As immortalized in the SOTW song “The Crawl,” you could actually do a crawl along the whole North Shore and stop at every bar, recalls Knutson. Not so much, these days.

SOTW created its own Celtic flavour, with a conscious decision to make the songs inherent to the West Coast and relevant to the members of the band.

“We didn’t want to just do cover songs or make up songs about places that we didn’t have that relationship with,” says Knutson.

Canadians’ affinity for Celtic music, explains Knutson, can come from many directions – from Scotland, from Brittany in France, even the Ottawa Valley.

Knutson has some Scandinavian blood coursing through his veins, from a region firmly entrenched in Celtic tradition. It permits Knutson to unleash his Celtic energy through song.

He now encourages his Early Spirit bandmates – Will Chernoff (bass), Gabriel Dubreuil (violin) and Ben Kelly (drums) – to find their own connection to the music.

“Playing with the younger guys they have their own relationship with it in a different way and have a different approach,” explains Knutson of jazz and classical influences infused in Early Spirit.

The North Shore Celtic Ensemble, a violin youth group that Knutson co-founded in 1998, helped Early Spirit come together.

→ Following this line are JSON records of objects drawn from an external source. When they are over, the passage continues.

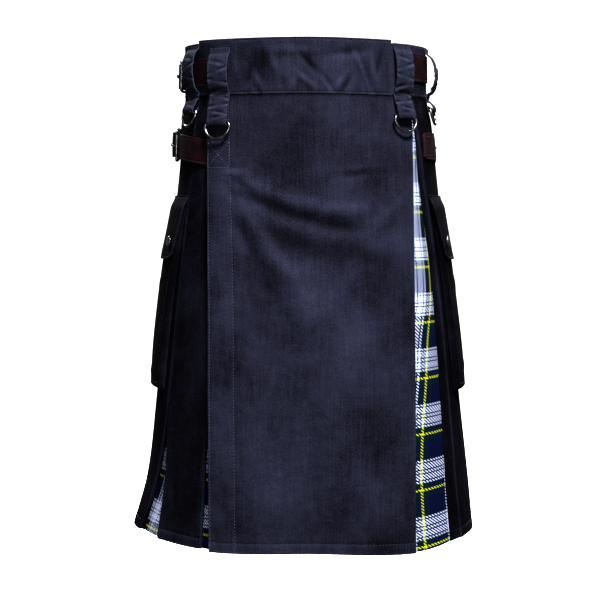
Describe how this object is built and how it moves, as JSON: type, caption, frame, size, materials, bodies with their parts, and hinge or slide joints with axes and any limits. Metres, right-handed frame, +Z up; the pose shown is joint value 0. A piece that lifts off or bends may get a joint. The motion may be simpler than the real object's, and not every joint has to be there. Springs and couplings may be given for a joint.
{
  "type": "utility kilt",
  "caption": "Pleated utility kilt with a plain front apron, tartan pleat insets, cargo pockets, belt loops, D-rings and buckled side straps, open at waist and hem.",
  "frame": {"origin": "on the vertical axis of the waist, level with the middle of the waistband, where the wearer's waist holds the kilt", "axes": "+Z up towards the waistband's top edge, -Y out of the front apron, +X to the right as seen from the front"},
  "size_m": [0.4259, 0.2985, 0.6113],
  "materials": {
    "twill": "matte cotton twill",
    "tartan": "woven tartan, worsted twill",
    "leather": "smooth, dark brown",
    "metal": "dark nickel plate"
  },
  "bodies": {
    "ring_front_left": {"ring_front_left": "metal"},
    "ring_front_right": {"ring_front_right": "metal"},
    "ring_side_left": {"ring_side_left": "metal"},
    "ring_side_right": {"ring_side_right": "metal"},
    "kilt": {"apron": "twill", "panel_pocket_right": "twill", "panel_back_right": "twill", "panel_back_middle": "twill", "panel_back_left": "twill", "panel_pocket_left": "twill", "panel_side_left": "twill", "under_apron": "twill", "tartan_front_right": "tartan", "tartan_rear_right": "tartan", "tartan_back_right": "tartan", "tartan_back_left": "tartan", "tartan_rear_left": "tartan", "tartan_side_left": "tartan", "tartan_front_left": "tartan", "waistband_front": "twill", "waistband_back": "twill", "waistband_under": "twill", "loop_front_left": "twill", "loop_front_right": "twill", "loop_side_left": "twill", "loop_side_right": "twill", "loop_back_left": "twill", "loop_back_right": "twill", "strap_waist_left": "leather", "chape_waist_left": "leather", "buckle_waist_left": "metal", "keeper_waist_left": "leather", "prong_waist_left": "metal", "strap_waist_right": "leather", "chape_waist_right": "leather", "buckle_waist_right": "metal", "keeper_waist_right": "leather", "prong_waist_right": "metal", "strap_hip_left": "leather", "chape_hip_left": "leather", "buckle_hip_left": "metal", "keeper_hip_left": "leather", "prong_hip_left": "metal", "strap_hip_right": "leather", "chape_hip_right": "leather", "buckle_hip_right": "metal", "keeper_hip_right": "leather", "prong_hip_right": "metal", "pocket_right": "twill", "flap_right": "twill", "snap_right_front": "metal", "snap_right_rear": "metal", "pocket_left": "twill", "flap_left": "twill", "snap_left_front": "metal", "snap_left_rear": "metal"}
  },
  "joints": [
    {"name": "ring_front_left_swing", "type": "hinge", "parent": "kilt", "child": "ring_front_left", "pos_m": [-0.11073, -0.09087, -0.067], "axis": [-0.8415, 0.5402, 0], "range_deg": [0, 100]},
    {"name": "ring_front_right_swing", "type": "hinge", "parent": "kilt", "child": "ring_front_right", "pos_m": [0.11353, -0.08724, -0.05794], "axis": [-0.8207, -0.5713, 0], "range_deg": [0, 100]},
    {"name": "ring_side_left_swing", "type": "hinge", "parent": "kilt", "child": "ring_side_left", "pos_m": [-0.14284, -0.04894, -0.05004], "axis": [-0.4537, 0.8911, 0], "range_deg": [0, 100]},
    {"name": "ring_side_right_swing", "type": "hinge", "parent": "kilt", "child": "ring_side_right", "pos_m": [0.15473, -0.02048, -0.04464], "axis": [-0.2598, -0.9657, 0], "range_deg": [0, 100]}
  ]
}
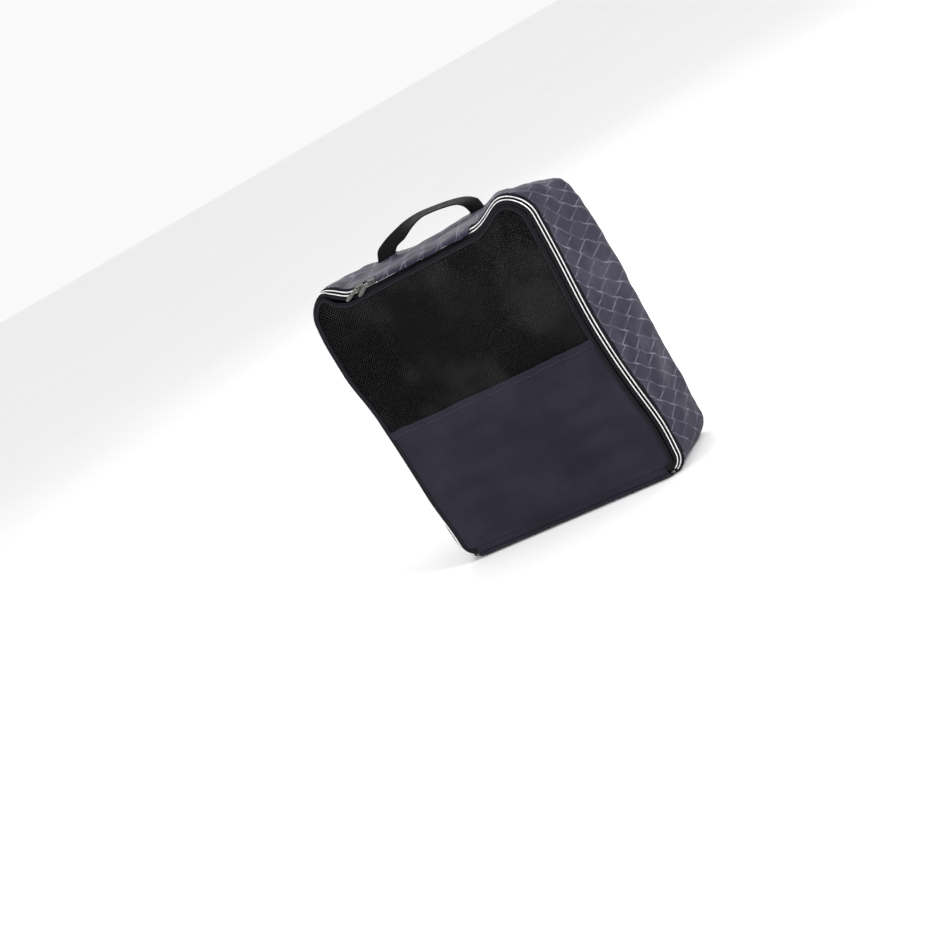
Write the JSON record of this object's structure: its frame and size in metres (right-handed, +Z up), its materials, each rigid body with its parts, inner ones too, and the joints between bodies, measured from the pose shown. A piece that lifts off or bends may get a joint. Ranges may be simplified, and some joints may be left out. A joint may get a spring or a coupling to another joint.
{
  "type": "shoe bag",
  "caption": "Soft upright shoe bag with a fold-down zipped front flap, half net and half cloth, twin zip sliders and a webbing top handle.",
  "frame": {"origin": "centre of the width on the underside of the base, level with the middle of the gusset's depth", "axes": "+X to the right seen from the front, -Y out of the front flap, +Z up through the handle"},
  "size_m": [0.3, 0.1285, 0.3707],
  "materials": {
    "cloth": "navy jacquard polyester, slight sheen",
    "cloth_dark": "navy polyester, matt",
    "net": "fine black net",
    "binding_tape": "black woven tape",
    "zip_tape": "black zip tape",
    "zip_coil": "silver coated coil",
    "slider_metal": "gunmetal die casting",
    "webbing": "black polyester webbing"
  },
  "bodies": {
    "bag_body": {"back_panel": "cloth", "gusset_left": "cloth", "gusset_top": "cloth", "gusset_right": "cloth", "bottom_panel": "cloth_dark", "back_seam_binding": "binding_tape", "zip_tape_body": "zip_tape", "zip_coil_body": "zip_coil", "zip_stop_left": "slider_metal", "zip_stop_right": "slider_metal", "handle_end_left": "webbing", "handle_end_right": "webbing"},
    "flap": {"flap_lower_panel": "cloth_dark", "flap_net": "net", "panel_hem": "cloth_dark", "flap_binding": "binding_tape", "zip_tape_flap": "zip_tape", "zip_coil_flap": "zip_coil"},
    "slider_left": {"slider_left_body": "slider_metal"},
    "pull_left": {"slider_left_pull": "slider_metal"},
    "slider_right": {"slider_right_body": "slider_metal"},
    "pull_right": {"slider_right_pull": "slider_metal"},
    "handle": {"handle_webbing": "webbing"}
  },
  "joints": [
    {"name": "flap_fold", "type": "hinge", "parent": "bag_body", "child": "flap", "pos_m": [0, -0.06, 0.0087], "axis": [1, 0, 0], "range_deg": [0, 90]},
    {"name": "slider_left_travel", "type": "slide", "parent": "flap", "child": "slider_left", "axis": [-1, 0, 0], "range_m": [0, 0.006]},
    {"name": "slider_right_travel", "type": "slide", "parent": "flap", "child": "slider_right", "axis": [1, 0, 0], "range_m": [0, 0.125]},
    {"name": "pull_left_swing", "type": "hinge", "parent": "slider_left", "child": "pull_left", "pos_m": [-0.078, -0.05625, 0.34025], "axis": [0, 0.7071, 0.7071], "range_deg": [0, 140]},
    {"name": "pull_right_swing", "type": "hinge", "parent": "slider_right", "child": "pull_right", "pos_m": [-0.062, -0.05625, 0.34025], "axis": [0, 0.7071, 0.7071], "range_deg": [0, 140]},
    {"name": "handle_swing", "type": "hinge", "parent": "bag_body", "child": "handle", "pos_m": [0, 0.041, 0.343], "axis": [1, 0, 0], "range_deg": [-60, 55]}
  ]
}
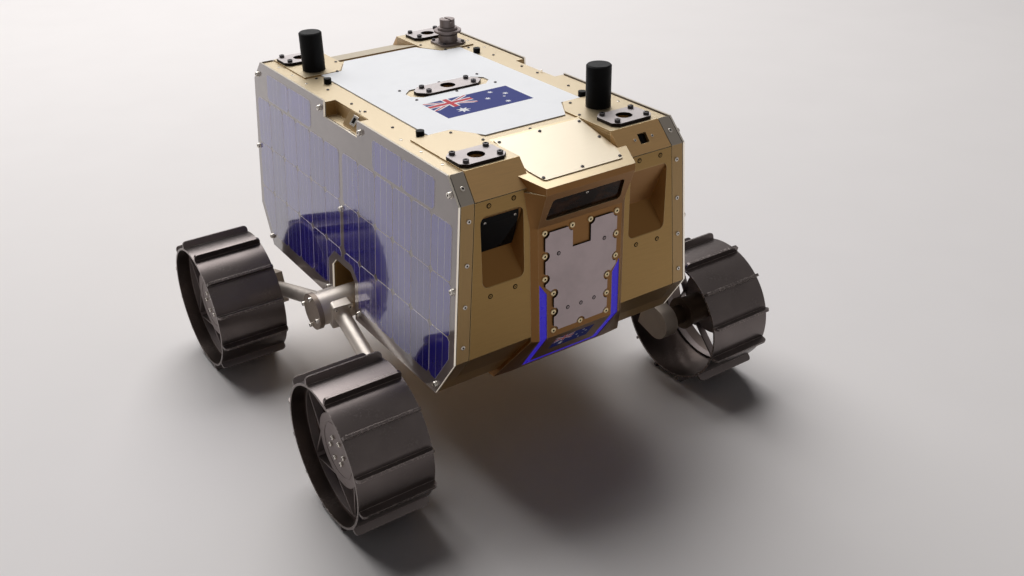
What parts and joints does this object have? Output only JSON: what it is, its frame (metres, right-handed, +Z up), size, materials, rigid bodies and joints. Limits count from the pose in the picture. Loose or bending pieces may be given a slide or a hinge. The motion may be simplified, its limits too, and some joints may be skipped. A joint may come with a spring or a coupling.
{
  "type": "planetary rover prototype",
  "caption": "Small four-wheeled planetary rover with a gold box body, side solar panels, rocker arms, lugged metal wheels, stub masts and round payload holes in plates on its deck.",
  "frame": {"origin": "on the floor under the middle of the body and of the wheelbase", "axes": "-Y is the rover's front, +X its own left, +Z up; the wheels turn about X"},
  "size_m": [0.629, 0.6152, 0.472],
  "materials": {
    "gold_anodised": "brushed and gold anodised",
    "white_radiator": "white satin paint",
    "grey_anodised": "bead-blasted grey anodised",
    "black_anodised": "black anodised",
    "black_polymer": "matt black",
    "dark_wheel_metal": "dark hard anodised, dusty",
    "bare_metal": "clear anodised",
    "panel_board": "clear gloss over a tan board",
    "solar_cell": "blue-violet under gloss",
    "light_strip": "deep blue-violet diffuser",
    "dark_glass": "near-black glossy window"
  },
  "bodies": {
    "rover_body": {"chassis_core": "gold_anodised", "deck": "gold_anodised", "corner_lids": "gold_anodised", "radiator_panel": "white_radiator", "corner_mount_plates": "grey_anodised", "centre_mount_plate": "grey_anodised", "antenna_mast_rear_right": "black_polymer", "antenna_mast_front_left": "black_polymer", "connector_pillar": "grey_anodised", "deck_studs": "black_polymer", "front_rails": "gold_anodised", "rear_rails": "gold_anodised", "front_cheek_right": "gold_anodised", "front_cheek_left": "gold_anodised", "front_facets": "gold_anodised", "rear_facets": "gold_anodised", "facet_sensor": "dark_glass", "camera_window": "dark_glass", "nose": "gold_anodised", "hood_cover": "gold_anodised", "hood_window": "dark_glass", "nose_plate": "grey_anodised", "light_strip": "light_strip", "rear_block": "gold_anodised", "rear_ramp": "gold_anodised", "solar_panel_right": "panel_board", "solar_cells_right": "solar_cell", "panel_spacers_right": "bare_metal", "side_sensor_right": "gold_anodised", "rocker_housing_right": "bare_metal", "housing_cap_right": "bare_metal", "rocker_arms_right": "bare_metal", "knuckles_right": "bare_metal", "drive_motors_right": "bare_metal", "solar_panel_left": "panel_board", "solar_cells_left": "solar_cell", "panel_spacers_left": "bare_metal", "side_sensor_left": "gold_anodised", "rocker_housing_left": "bare_metal", "housing_cap_left": "bare_metal", "rocker_arms_left": "bare_metal", "knuckles_left": "bare_metal", "drive_motors_left": "bare_metal"},
    "front_right_wheel": {"wheel_front_right": "dark_wheel_metal", "wheel_hub_front_right": "dark_wheel_metal"},
    "front_left_wheel": {"wheel_front_left": "dark_wheel_metal", "wheel_hub_front_left": "dark_wheel_metal"},
    "rear_right_wheel": {"wheel_rear_right": "dark_wheel_metal", "wheel_hub_rear_right": "dark_wheel_metal"},
    "rear_left_wheel": {"wheel_rear_left": "dark_wheel_metal", "wheel_hub_rear_left": "dark_wheel_metal"}
  },
  "joints": [
    {"name": "front_right_wheel_spin", "type": "hinge", "parent": "rover_body", "child": "front_right_wheel", "pos_m": [-0.26572, -0.2115, 0.09609], "axis": [1, 0, 0], "continuous": true},
    {"name": "front_left_wheel_spin", "type": "hinge", "parent": "rover_body", "child": "front_left_wheel", "pos_m": [0.26572, -0.2115, 0.09609], "axis": [1, 0, 0], "continuous": true},
    {"name": "rear_right_wheel_spin", "type": "hinge", "parent": "rover_body", "child": "rear_right_wheel", "pos_m": [-0.26572, 0.2115, 0.09609], "axis": [1, 0, 0], "continuous": true},
    {"name": "rear_left_wheel_spin", "type": "hinge", "parent": "rover_body", "child": "rear_left_wheel", "pos_m": [0.26572, 0.2115, 0.09609], "axis": [1, 0, 0], "continuous": true}
  ]
}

Playing drums in this group was Ben Kelly, the son of Knutson’s Spirit of the West bandmate, Geoffrey Kelly.

But before Kelly joined their lineup, Early Spirit began as the Gabriel Dubreuil Trio, in 2016.

Dubreuil, a young Franco-Canadian fiddler, attended Berklee College of Music in Boston and had already worked around North America as a session violinist before spearheading the trio – rounded out by Knutson and Chernoff.

With new, original instrumentals and songs, the trio performed at music festivals on the West Coast, particularly in the Francophone community. Welcoming Kelly into the group gave them the rhythmic power to entertain on the big stage, and Early Spirit was born in late 2017.

“That’s when it really felt like we were relating to one another on a very visceral and musical level,” says Knutson.

Last fall, Early Spirit released Unrelated – an album that spans decades and was created through their unique take on folk music.

Two of the songs come from Knutson’s time in Spirit of the West, but they would only be recognizable by true fans. “Mists of Crofton,” Early Spirit’s first single, is a progressive arrangement with deep groove and powerful violin leads.

Reimagining some of the original Spirit of the West tunes felt right for Knutson, “because they’re still relevant to what’s going on in our world today.”

In “Mists of Crofton,” Spirit of the West drew attention to high particulate emissions from a pulp mill and a town’s impending doom, through song.

Also featured as a single on Unrelated is a brand-new set of tunes called “Reel du Cocotier,” where the band moves from swing jazz influences to dance-heavy reels.

Knutson says Unrelated has him feeling lucky. He’s fortunate to carry on the Celtic tradition, and to collaborate with celebrated Canadian fiddler Natalie MacMaster, who lent her talents for a set on the new album.

“We were thrilled to have her come aboard,” says Knutson.

Early Spirit is currently touring Western Canada and will be back in town March 8 for their album release concert and party at Bluedog Guitars which boasts a lofty performance space in the Lynnwood Marina. The band is inviting fans of all ages to remember how much they love music and dancing.

Knutson says playing at Bluedog will offer an opportunity to interact with the audience in a way not possible with larger crowds.

“How can you not love a stage surrounded by some of the world’s most exquisite guitars?” he adds.

Asked how this tour differs from his Spirit of the West odyssey, Knutson can’t help but laugh.

“I’m not so likely to sleep in the back of a van as we did back in the day – I’m a little more jaded than that,” he says.